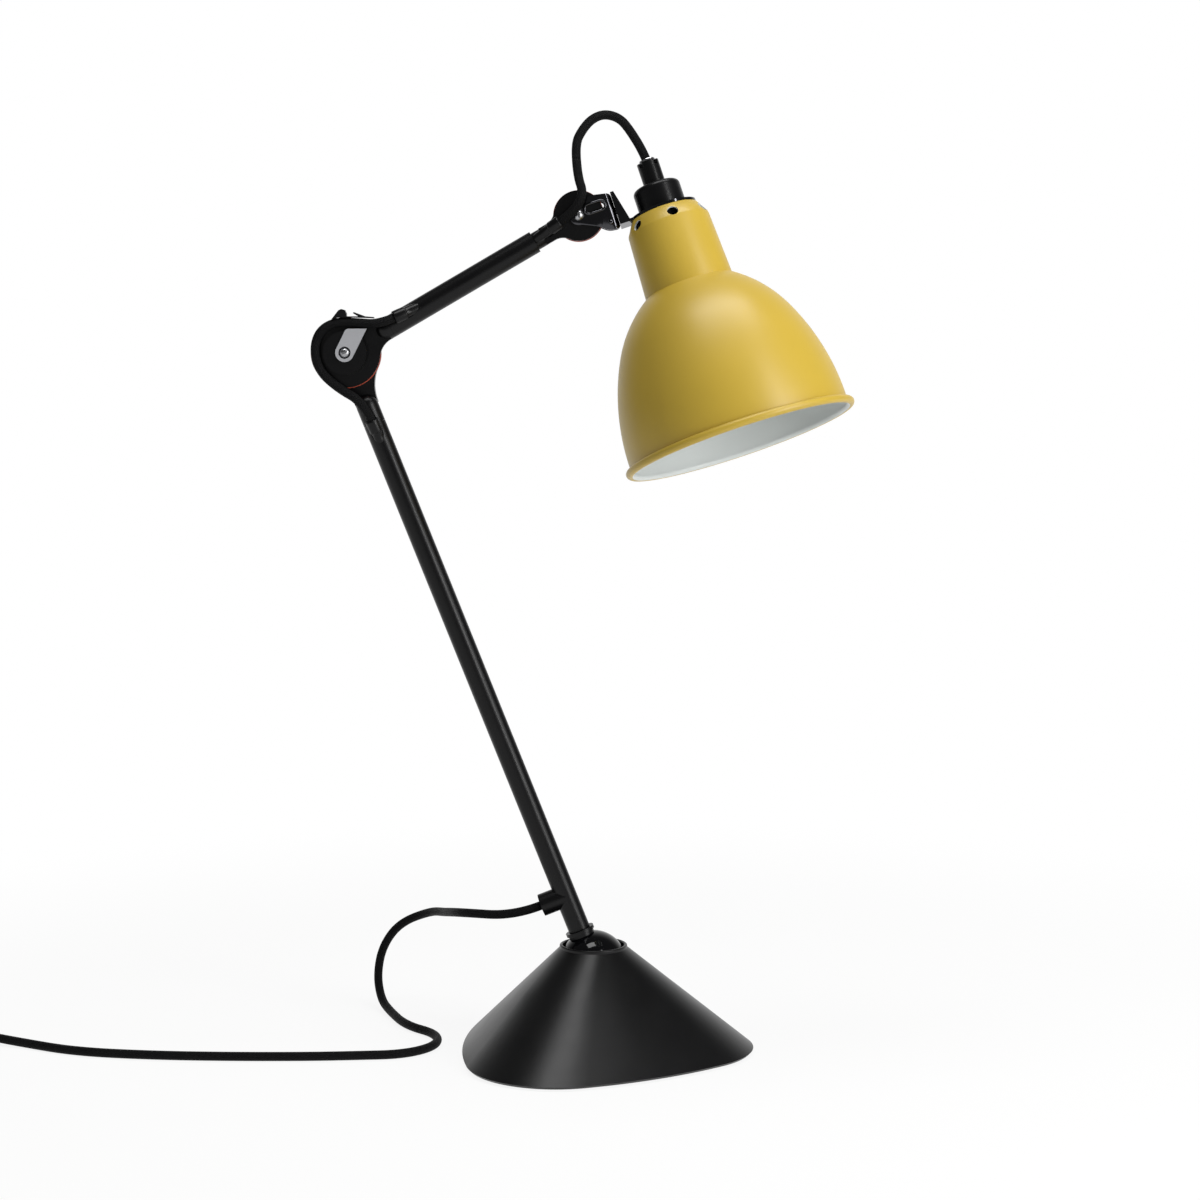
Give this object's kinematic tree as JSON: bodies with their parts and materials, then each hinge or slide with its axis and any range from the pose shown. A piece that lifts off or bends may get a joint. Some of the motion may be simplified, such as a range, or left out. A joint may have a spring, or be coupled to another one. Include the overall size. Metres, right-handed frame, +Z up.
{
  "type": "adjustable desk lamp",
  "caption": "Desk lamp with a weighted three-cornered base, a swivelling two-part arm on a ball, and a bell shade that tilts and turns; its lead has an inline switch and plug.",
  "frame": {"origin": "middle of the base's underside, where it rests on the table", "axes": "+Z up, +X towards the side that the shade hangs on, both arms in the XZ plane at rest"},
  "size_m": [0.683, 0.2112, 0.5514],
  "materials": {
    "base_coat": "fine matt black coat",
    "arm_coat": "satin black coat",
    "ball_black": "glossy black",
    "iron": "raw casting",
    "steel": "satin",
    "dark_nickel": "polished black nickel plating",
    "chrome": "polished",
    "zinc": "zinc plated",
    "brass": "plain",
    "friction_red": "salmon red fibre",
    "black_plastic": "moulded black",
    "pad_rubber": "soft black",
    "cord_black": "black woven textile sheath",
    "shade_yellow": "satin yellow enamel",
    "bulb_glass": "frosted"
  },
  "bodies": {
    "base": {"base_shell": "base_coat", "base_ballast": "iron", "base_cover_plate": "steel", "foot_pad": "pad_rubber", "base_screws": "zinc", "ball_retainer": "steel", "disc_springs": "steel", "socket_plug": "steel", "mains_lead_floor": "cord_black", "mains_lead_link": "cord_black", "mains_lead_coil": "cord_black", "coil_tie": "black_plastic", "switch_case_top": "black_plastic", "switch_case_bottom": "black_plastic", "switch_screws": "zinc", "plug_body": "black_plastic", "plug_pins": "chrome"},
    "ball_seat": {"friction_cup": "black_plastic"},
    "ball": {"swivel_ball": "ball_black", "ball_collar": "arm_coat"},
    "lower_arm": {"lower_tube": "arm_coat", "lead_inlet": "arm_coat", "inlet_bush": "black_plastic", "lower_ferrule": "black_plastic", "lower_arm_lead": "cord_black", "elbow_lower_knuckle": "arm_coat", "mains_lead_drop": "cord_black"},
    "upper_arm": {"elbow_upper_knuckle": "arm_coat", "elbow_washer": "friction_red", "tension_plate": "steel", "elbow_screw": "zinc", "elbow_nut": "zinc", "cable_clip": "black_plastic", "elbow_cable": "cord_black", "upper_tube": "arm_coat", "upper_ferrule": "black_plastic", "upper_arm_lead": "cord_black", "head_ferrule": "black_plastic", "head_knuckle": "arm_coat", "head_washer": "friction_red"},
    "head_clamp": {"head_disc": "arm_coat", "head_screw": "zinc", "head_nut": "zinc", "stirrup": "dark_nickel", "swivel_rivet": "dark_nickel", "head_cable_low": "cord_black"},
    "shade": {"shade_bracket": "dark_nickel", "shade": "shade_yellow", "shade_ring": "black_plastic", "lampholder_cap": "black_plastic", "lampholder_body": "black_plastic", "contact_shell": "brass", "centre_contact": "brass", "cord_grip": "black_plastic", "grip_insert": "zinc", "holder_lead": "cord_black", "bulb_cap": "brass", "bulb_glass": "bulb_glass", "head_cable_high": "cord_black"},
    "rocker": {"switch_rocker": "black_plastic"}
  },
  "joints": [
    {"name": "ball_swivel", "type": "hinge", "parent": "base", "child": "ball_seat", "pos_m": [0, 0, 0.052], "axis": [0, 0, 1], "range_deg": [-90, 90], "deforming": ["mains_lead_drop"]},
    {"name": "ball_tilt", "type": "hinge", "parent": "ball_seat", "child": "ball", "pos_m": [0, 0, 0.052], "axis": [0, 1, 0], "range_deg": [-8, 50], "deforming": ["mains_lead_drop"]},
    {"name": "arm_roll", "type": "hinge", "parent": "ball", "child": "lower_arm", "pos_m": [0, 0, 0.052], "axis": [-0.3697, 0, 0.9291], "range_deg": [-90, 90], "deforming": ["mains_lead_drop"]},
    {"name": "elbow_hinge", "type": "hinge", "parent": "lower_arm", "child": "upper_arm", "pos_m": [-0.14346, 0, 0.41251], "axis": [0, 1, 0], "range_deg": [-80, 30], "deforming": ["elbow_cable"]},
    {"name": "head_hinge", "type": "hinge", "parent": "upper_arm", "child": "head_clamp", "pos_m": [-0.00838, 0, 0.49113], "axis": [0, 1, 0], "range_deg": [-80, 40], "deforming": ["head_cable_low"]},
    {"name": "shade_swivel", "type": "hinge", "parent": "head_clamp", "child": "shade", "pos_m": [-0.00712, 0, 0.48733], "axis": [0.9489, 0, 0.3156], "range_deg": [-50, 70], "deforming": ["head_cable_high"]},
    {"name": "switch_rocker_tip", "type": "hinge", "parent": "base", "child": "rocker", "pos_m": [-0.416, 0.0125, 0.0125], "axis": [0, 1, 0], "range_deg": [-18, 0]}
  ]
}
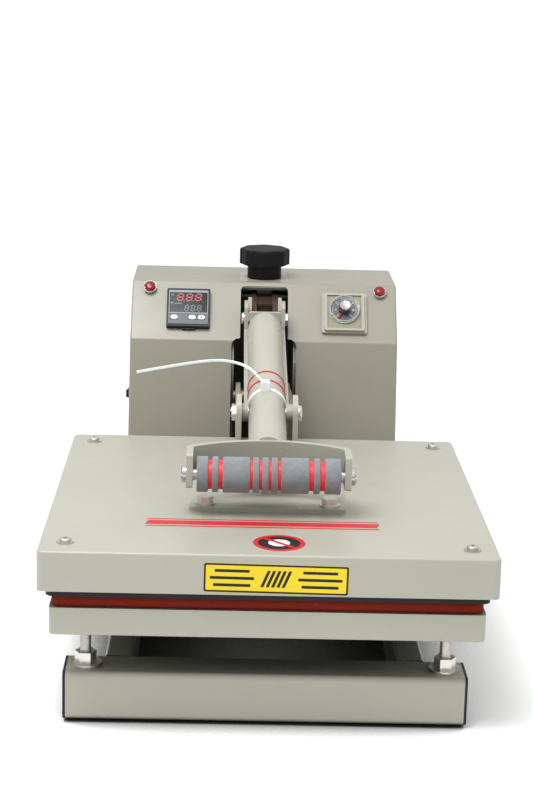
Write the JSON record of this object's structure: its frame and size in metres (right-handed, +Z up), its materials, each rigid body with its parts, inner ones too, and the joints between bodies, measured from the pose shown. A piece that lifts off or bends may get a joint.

------------------------------------

> [Work to be completed]:
Find each line that has the word "shown", then copy it out.

> [Task response]:
Give this object's kinematic tree as JSON: bodies with their parts and materials, then each hinge or slide with its axis and any range from the pose shown. A piece that lifts off or bends may get a joint. Some of the motion may be simplified, such as a range, or left out. A joint may have a spring, or be coupled to another one. Include the overall size. Metres, right-handed frame, +Z up.
Write the JSON record of this object's structure: its frame and size in metres (right-handed, +Z up), its materials, each rigid body with its parts, inner ones too, and the joints between bodies, measured from the pose shown. A piece that lifts off or bends may get a joint.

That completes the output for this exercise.